Over the centuries, Damascus has been conquered by a string of foreign invaders that extends from King David of Israel -- chronicled in the Old Testament -- straight through to the French, who occupied the city until 1945. In between, Damascus fell to a list of conquerors that includes the Assyrians, Babylonians, Persians, Romans, Umayyads, Egyptian Mamluks, and Ottoman Turks. But now, roiled by the Arab Spring, the invasions are internal, with Syrian tanks and troops rolling into restive cities.

After the Umayyad conquest of Damascus in the seventh century, the Umayyad Mosque (seen above, circa 1900) was constructed on the site where a Byzantine church, a Roman temple, and before that an Aramean temple to the god of thunder and rain once stood.


Taken in the early 1900s, this photo shows travelers in Damascus's Cemetery of the Meidan on horseback. Once considered a pilgrimage site and often used by families as a picnic location, it is largely abandoned now.  

Throughout history, cemeteries like this one have been a point of contention between orthodox and "popular" strands of Islam that incorporated rituals and beliefs beyond those defined by Islamic legal doctrine. Because they were places of congregation and posed significant challenges to enforcing social norms -- particularly norms related to gender segregation -- they often became associated with iconoclast or subversive religious movements. In a way, cemeteries were "in between" spaces -- in between the dead and the living, and in between freedom and social control.


Above, the south aisle of the Umayyad Mosque, circa 1940. During the reign of the first Umayyad caliph -- before the transformation from Byzantine church to Umayyad mosque had been completed -- Muslims and Christians worshipped side by side on its eastern and western halves, respectively. It was in this spirit of religious tolerance that Pope John Paul II made the first papal visit to a mosque in history, touring the Great Mosque as part of a pilgrimage to Syria in 2001.


A Damascene shopkeeper poses with his wares in the early 1900s. Brassware, tapestries, and hand-crafted furniture can still be found in a Damascus souk today. But since the outbreak of the "problems" earlier this year, salesmen in this city have done little except play backgammon, drink tea, and fret over lost business, according to the Washington Post.

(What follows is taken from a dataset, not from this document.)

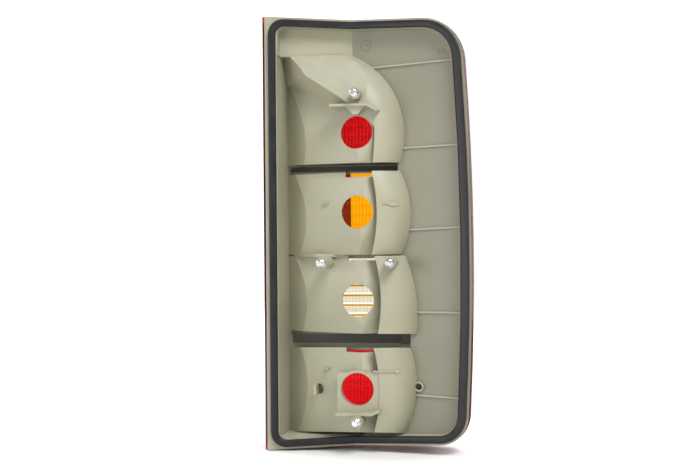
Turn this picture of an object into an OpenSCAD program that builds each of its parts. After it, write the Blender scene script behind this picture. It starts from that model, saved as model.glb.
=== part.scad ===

Solemn and forbidding, the Sultan Selim mosque in Damascus is seen in 1914. The mosque, completed in 1516, is named for the man who commissioned it -- a 16th century Ottoman sultan known colloquially as Yavuz, the inflexible or cruel.


Above, women escape the heat in a market near the Sultan Selim mosque circa 1956. Cooled by white marble tiles and shaded by Islamic archways, Damascus's markets are a haven during the hot summer months.


Above, a donkey cart rolls beneath a green canopy of leaves on a boulevard in Damascus, circa 1900. Mark Twain once described Damascus as a "billowy expanse of green foliage" and "an island of pearls and opals gleaming out of a sea of emeralds." As population growth has pushed the city's limits outwards, however, many of the orchards that once ringed Damascus have been razed to make way for additional housing. Even so, Twain's description of the city's beauty rings true a century and a half later.